**Your instructions**
Below is a listing; reproduce each line of it exactly.
□ □ □ □
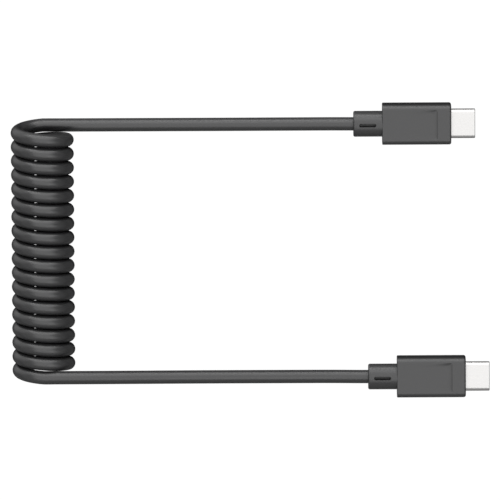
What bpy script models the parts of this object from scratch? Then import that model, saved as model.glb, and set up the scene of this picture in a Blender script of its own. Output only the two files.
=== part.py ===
"""A coiled data cable with a reversible plug on each end, lying on a table.

The frame is +Z up. The origin is on the table, midway between the two plugs. +X is the way that
the plugs point, and +Y runs from plug b to plug a. The sizes below are in millimetres.
"""

import math

import bmesh
import bpy
from mathutils import Matrix, Vector

MM = 0.001

# Cord and coil
CORD_DIAMETER = 3.7
COIL_DIAMETER = 17.4  # over the outside of its turns
COIL_PITCH = 3.908  # from one turn to the next
COIL_TURNS = 17.5
COIL_BEHIND = 104.5  # from the middle of the plugs back to the coil's axis
COIL_ASIDE = 1.18  # from the middle of the plugs to the middle of the coil, along Y
GROOVE_DEPTH = 0.9  # between two turns, on the coil's plain solid
CORD_GAP = 0.3  # between the cord's solids, and between a lead and its collar

# Plugs
PLUG_SPACING = 71.0  # between the centre lines of the two plugs
PLUG_STAGGER = 3.85  # how far plug b reaches past plug a

# Housing and collar, moulded as one piece
HOUSING_LENGTH = 19.06
HOUSING_WIDTH = 11.2
HOUSING_THICKNESS = 6.4
HOUSING_CORNER = 1.5  # radius of the four long edges
HOUSING_RIM = 0.4  # rounding of the front and rear rims
COLLAR_LENGTH = 7.95
COLLAR_WIDTH = 7.15
COLLAR_DROP = 0.05  # from the housing's face down to the collar's crown
COLLAR_RIM = 0.45  # rounding of the collar's rear rim
COLLAR_ROOT = 1.2  # how far the collar's solid runs into the housing
SLOT_LENGTH = 4.6
SLOT_WIDTH = 0.95
SLOT_DEPTH = 2.3

# Metal shell, insulator and contacts
SHELL_WIDTH = 8.25
SHELL_HEIGHT = 2.4
SHELL_WALL = 0.3
SHELL_REACH = 6.6  # out of the housing
SHELL_SEAT = 4.0  # inside the housing
SHELL_RIM = 0.12  # rounding of the tip
PLUG_FIT = 0.1  # clearance round the shell and round the insulator
INSERT_WALL = 0.2
INSERT_SETBACK = 0.25  # behind the shell's tip
MOUTH_DEPTH = 5.2
CONTACT_COUNT = 12
CONTACT_PITCH = 0.5
CONTACT_WIDTH = 0.26
CONTACT_THICKNESS = 0.15
CONTACT_GAP = 0.05  # between a contact row and the insulator
CONTACT_SETBACK = 0.6  # behind the insulator's front
CONTACT_BAR = 0.7  # length of the bar that joins a row at its back

# Facets
CORNER_STEPS = 5  # on a quarter of a rounded corner
RIM_STEPS = 2  # on a rounded rim
SMOOTH_BELOW = 35  # degrees between two faces that are shaded as one
COLLAR_SIDES = 32
COIL_SIDES = 24
TURN_STEP = 20  # degrees between two points of a lead's half turn
LEAD_STEP = 2.0  # diameters between two points of a lead's straight run
ROUTE_READS = 8  # places read between two points of a route, before they are thinned out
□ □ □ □
**Full solution**
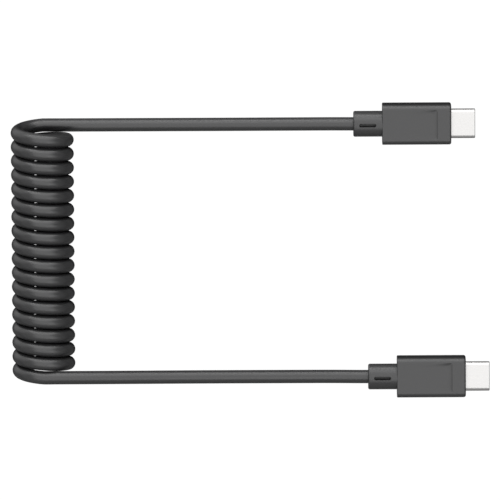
What bpy script models the parts of this object from scratch? Then import that model, saved as model.glb, and set up the scene of this picture in a Blender script of its own. Output only the two files.
=== part.py ===
"""A coiled data cable with a reversible plug on each end, lying on a table.

The frame is +Z up. The origin is on the table, midway between the two plugs. +X is the way that
the plugs point, and +Y runs from plug b to plug a. The sizes below are in millimetres.
"""

import math

import bmesh
import bpy
from mathutils import Matrix, Vector

MM = 0.001

# Cord and coil
CORD_DIAMETER = 3.7
COIL_DIAMETER = 17.4  # over the outside of its turns
COIL_PITCH = 3.908  # from one turn to the next
COIL_TURNS = 17.5
COIL_BEHIND = 104.5  # from the middle of the plugs back to the coil's axis
COIL_ASIDE = 1.18  # from the middle of the plugs to the middle of the coil, along Y
GROOVE_DEPTH = 0.9  # between two turns, on the coil's plain solid
CORD_GAP = 0.3  # between the cord's solids, and between a lead and its collar

# Plugs
PLUG_SPACING = 71.0  # between the centre lines of the two plugs
PLUG_STAGGER = 3.85  # how far plug b reaches past plug a

# Housing and collar, moulded as one piece
HOUSING_LENGTH = 19.06
HOUSING_WIDTH = 11.2
HOUSING_THICKNESS = 6.4
HOUSING_CORNER = 1.5  # radius of the four long edges
HOUSING_RIM = 0.4  # rounding of the front and rear rims
COLLAR_LENGTH = 7.95
COLLAR_WIDTH = 7.15
COLLAR_DROP = 0.05  # from the housing's face down to the collar's crown
COLLAR_RIM = 0.45  # rounding of the collar's rear rim
COLLAR_ROOT = 1.2  # how far the collar's solid runs into the housing
SLOT_LENGTH = 4.6
SLOT_WIDTH = 0.95
SLOT_DEPTH = 2.3

# Metal shell, insulator and contacts
SHELL_WIDTH = 8.25
SHELL_HEIGHT = 2.4
SHELL_WALL = 0.3
SHELL_REACH = 6.6  # out of the housing
SHELL_SEAT = 4.0  # inside the housing
SHELL_RIM = 0.12  # rounding of the tip
PLUG_FIT = 0.1  # clearance round the shell and round the insulator
INSERT_WALL = 0.2
INSERT_SETBACK = 0.25  # behind the shell's tip
MOUTH_DEPTH = 5.2
CONTACT_COUNT = 12
CONTACT_PITCH = 0.5
CONTACT_WIDTH = 0.26
CONTACT_THICKNESS = 0.15
CONTACT_GAP = 0.05  # between a contact row and the insulator
CONTACT_SETBACK = 0.6  # behind the insulator's front
CONTACT_BAR = 0.7  # length of the bar that joins a row at its back

# Facets
CORNER_STEPS = 5  # on a quarter of a rounded corner
RIM_STEPS = 2  # on a rounded rim
SMOOTH_BELOW = 35  # degrees between two faces that are shaded as one
COLLAR_SIDES = 32
COIL_SIDES = 24
TURN_STEP = 20  # degrees between two points of a lead's half turn
LEAD_STEP = 2.0  # diameters between two points of a lead's straight run
ROUTE_READS = 8  # places read between two points of a route, before they are thinned out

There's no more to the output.